Important: the alias must start with a “alias/” prefix.

So far we have explained[hopefully everyone is understanding what we are saying ;) ] What is KMS, cryptograph premisses, the basic structure of KMS and how to create Keys and aliases, all of that pointing now to use Keys[Through alias] to encrypt and decrypt contents. There are four commonly used AWS KMS APIs:

• Encrypt
• Decrypt
• GenerateDataKey and GenerateDataKeyWithoutPlaintext

Encrypt (encrypt)

To encrypt a file all you have to do is call the encrypt api passing the key-id [you can use the alias] and what you want to encrypt.

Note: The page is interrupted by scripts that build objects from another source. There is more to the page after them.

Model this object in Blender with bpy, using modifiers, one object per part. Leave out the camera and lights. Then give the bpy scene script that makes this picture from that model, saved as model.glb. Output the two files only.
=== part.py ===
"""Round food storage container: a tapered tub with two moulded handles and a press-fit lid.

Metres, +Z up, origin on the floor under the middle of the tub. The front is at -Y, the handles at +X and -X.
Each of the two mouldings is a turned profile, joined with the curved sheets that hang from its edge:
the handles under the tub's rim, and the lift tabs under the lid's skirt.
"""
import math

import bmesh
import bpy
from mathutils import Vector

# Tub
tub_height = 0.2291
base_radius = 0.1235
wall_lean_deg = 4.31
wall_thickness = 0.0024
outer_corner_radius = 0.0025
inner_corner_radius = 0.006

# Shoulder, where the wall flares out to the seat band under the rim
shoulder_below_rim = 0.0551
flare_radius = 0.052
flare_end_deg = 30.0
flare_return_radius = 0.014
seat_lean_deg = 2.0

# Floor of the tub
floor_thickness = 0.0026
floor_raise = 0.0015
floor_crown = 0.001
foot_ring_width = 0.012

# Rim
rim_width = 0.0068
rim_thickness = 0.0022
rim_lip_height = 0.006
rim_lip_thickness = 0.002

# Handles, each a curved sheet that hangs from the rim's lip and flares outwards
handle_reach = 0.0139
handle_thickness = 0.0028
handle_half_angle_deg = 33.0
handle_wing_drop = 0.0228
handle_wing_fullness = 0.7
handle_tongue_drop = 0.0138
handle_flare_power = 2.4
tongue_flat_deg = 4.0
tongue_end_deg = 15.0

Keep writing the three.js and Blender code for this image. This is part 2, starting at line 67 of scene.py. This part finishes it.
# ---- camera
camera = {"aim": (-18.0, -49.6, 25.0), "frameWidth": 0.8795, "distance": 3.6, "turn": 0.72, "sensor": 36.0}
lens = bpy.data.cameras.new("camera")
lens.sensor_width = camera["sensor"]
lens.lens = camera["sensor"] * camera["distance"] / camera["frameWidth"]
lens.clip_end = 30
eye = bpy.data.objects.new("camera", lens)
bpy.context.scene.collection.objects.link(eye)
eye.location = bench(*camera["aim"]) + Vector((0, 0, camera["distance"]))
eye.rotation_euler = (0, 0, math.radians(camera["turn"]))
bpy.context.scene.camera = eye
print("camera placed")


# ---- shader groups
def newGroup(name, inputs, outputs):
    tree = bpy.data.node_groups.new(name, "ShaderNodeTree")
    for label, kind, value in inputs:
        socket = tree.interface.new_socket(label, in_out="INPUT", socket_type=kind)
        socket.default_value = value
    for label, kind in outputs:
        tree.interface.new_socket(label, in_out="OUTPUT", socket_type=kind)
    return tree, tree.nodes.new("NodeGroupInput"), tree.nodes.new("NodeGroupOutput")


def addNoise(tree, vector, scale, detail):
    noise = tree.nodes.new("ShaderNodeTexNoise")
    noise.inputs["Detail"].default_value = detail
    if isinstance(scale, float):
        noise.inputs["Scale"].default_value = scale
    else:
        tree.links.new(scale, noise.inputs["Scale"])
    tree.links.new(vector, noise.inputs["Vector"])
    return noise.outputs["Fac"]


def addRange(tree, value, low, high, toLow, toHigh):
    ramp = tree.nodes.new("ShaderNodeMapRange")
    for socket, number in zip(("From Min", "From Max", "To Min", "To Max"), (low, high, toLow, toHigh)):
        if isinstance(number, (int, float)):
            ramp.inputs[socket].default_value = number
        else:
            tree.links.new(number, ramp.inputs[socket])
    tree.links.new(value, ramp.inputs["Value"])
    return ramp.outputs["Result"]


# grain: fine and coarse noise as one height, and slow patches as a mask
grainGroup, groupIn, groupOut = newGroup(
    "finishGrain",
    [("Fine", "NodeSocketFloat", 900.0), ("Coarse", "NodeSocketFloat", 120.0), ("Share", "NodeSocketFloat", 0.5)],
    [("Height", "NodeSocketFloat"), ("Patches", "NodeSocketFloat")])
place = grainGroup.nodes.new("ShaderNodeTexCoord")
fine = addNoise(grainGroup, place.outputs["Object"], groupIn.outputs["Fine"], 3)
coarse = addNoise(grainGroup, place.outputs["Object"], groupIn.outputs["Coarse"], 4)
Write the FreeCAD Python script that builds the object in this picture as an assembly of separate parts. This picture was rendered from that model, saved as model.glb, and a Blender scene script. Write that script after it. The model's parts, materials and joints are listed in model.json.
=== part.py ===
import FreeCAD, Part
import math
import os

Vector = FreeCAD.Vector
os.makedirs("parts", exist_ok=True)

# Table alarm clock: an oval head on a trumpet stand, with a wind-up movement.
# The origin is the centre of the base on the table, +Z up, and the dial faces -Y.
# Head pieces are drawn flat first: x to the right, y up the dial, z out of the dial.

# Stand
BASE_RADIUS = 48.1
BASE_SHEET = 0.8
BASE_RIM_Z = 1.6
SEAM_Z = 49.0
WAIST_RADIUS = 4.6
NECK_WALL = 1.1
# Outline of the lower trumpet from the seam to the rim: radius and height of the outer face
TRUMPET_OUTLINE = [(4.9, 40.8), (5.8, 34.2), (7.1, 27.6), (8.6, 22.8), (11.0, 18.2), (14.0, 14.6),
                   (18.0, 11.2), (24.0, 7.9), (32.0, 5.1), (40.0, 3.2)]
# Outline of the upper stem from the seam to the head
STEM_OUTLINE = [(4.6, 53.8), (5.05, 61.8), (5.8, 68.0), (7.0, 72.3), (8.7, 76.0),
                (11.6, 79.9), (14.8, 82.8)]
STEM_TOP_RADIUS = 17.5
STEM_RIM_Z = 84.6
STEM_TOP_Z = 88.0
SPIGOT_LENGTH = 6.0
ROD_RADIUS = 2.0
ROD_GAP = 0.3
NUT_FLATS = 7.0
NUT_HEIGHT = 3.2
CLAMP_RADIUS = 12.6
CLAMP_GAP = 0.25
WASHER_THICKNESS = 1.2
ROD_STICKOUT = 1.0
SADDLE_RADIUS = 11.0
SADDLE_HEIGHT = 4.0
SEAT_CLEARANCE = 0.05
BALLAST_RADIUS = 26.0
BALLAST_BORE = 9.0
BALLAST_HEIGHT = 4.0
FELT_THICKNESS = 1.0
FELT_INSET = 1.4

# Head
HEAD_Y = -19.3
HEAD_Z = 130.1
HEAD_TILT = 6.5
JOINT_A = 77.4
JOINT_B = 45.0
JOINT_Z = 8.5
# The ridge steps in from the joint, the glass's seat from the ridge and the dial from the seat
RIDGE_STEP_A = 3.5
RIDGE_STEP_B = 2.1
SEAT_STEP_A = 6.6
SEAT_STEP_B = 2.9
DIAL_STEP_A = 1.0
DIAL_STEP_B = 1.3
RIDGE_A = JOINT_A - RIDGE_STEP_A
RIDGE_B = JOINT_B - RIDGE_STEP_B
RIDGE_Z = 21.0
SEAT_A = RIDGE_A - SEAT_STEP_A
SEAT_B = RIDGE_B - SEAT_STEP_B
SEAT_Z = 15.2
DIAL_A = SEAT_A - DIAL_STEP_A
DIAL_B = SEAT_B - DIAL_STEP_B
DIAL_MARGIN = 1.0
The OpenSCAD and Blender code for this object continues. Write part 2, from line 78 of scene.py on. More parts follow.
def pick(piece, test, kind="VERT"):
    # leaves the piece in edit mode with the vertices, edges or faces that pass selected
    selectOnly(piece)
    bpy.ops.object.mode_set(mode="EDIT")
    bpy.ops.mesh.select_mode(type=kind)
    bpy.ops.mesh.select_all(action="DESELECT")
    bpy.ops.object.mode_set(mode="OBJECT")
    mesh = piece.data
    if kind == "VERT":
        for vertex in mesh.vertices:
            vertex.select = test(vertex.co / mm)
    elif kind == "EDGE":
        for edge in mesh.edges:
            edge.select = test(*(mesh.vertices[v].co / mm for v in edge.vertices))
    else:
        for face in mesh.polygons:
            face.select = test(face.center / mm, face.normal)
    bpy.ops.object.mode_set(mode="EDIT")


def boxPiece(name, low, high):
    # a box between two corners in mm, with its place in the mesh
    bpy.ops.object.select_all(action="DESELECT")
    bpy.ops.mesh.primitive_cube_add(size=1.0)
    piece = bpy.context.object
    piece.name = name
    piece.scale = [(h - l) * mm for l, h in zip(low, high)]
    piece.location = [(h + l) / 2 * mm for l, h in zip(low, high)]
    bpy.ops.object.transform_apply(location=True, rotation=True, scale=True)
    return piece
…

aws kms encrypt --key-id alias/key1 --plaintext fileb://fileName

the response will be something like this:

Encrypted text

CiphertextBlob is the encrypted message, the key you used and the type of algorithm used.

Decrypt

When decrypting a cipher you don’t need to pass the key-id. This parameter is only required in case you use an Asymmetric key. If you have used a Symmetric key KMS can get the CMK from the Metadata on the blobfile.

The command is something like this:

aws kms decrypt --ciphertext-blob fileb://BlobFileName

When running this command you might find an InvalidCiphertextException. This is probably due to the fact that you are trying to decrypt a blob that is not in the right format or it is not on base64.

In a MacOs try this:

to encrypt

aws kms encrypt --key-id alias/key1 --plaintext fileb://fileName --output text --query CiphertextBlob | base64 -d > encryptedtest

to decrypt

sudo aws kms decrypt --ciphertext-blob fileb://BlobFileName output text --query Plaintext| base64 -d > decrypted2

GenerateDataKey and GenerateDataKeyWithoutPlainText

Now, things are gonna start to be really fun. KMS has the ability to generate DataKeys, these keys are particularly useful to encrypt your data using the DataKey instead of directly using a CMK. The DataKey is generated by AWS KMS using a CMK, and AWS keeps no record of the DataKey.

So, you use your CMK to generate a DataKey, you encrypt your data using the DataKey, and that is it.

“Wait! you said AWS does not keep record of the DataKey, so how I’m supposed to decrypt? Should I keep a record of my keys? That doesn’t make any sense!”

Yes, it doesn’t!

It is time to talk about a concept called Envelope Encryption. EC is a technique where you encrypt data using a data key then encrypt that data key under another key and you send the Encrypted Data and Encrypted Data Key all together.

Let’s build an exemple.

Step 1 — You generate DataKeyA, using CMKA, and you encrypt MessageA, resulting in CipherA.

CipherA = MessageA + DataKeyA

Step 2 — Now you encrypt DataKeyA, using CMKB, generating CipherB

CipherB = DataKeyA + CMKB

Step 3 — And now you can packet CipherA, together with CipherB, under another DataKeyN or Another CMKN …

Now, the receiver with access to CMKB will be able to decrypt DataKeyA and then decrypting CipherA getting the original message.

Really recommend the first 10–15 minutes of this video here.

Now the rest of the process is pretty simple. To generate a DataKey you can call generate-data-key calling:

sudo aws kms generate-data-key --key-id alias/key1 --key-spec AES_256

that will resulting in:

CiphertextBlob is the Plaintext[that contains the DataKey] encrypted under the CMK(KeyId) you specified.

The same happens with GenerateDataKeyWithoutPlainText:

sudo aws kms generate-data-key-without-plaintext --key-id alias/key1 --key-spec AES_256

The only difference is that there is no Plaintext being returned, you will have to call decrypt, passing the CiphertextBlob to decrypt the DataKey and then use it to encrypt the message.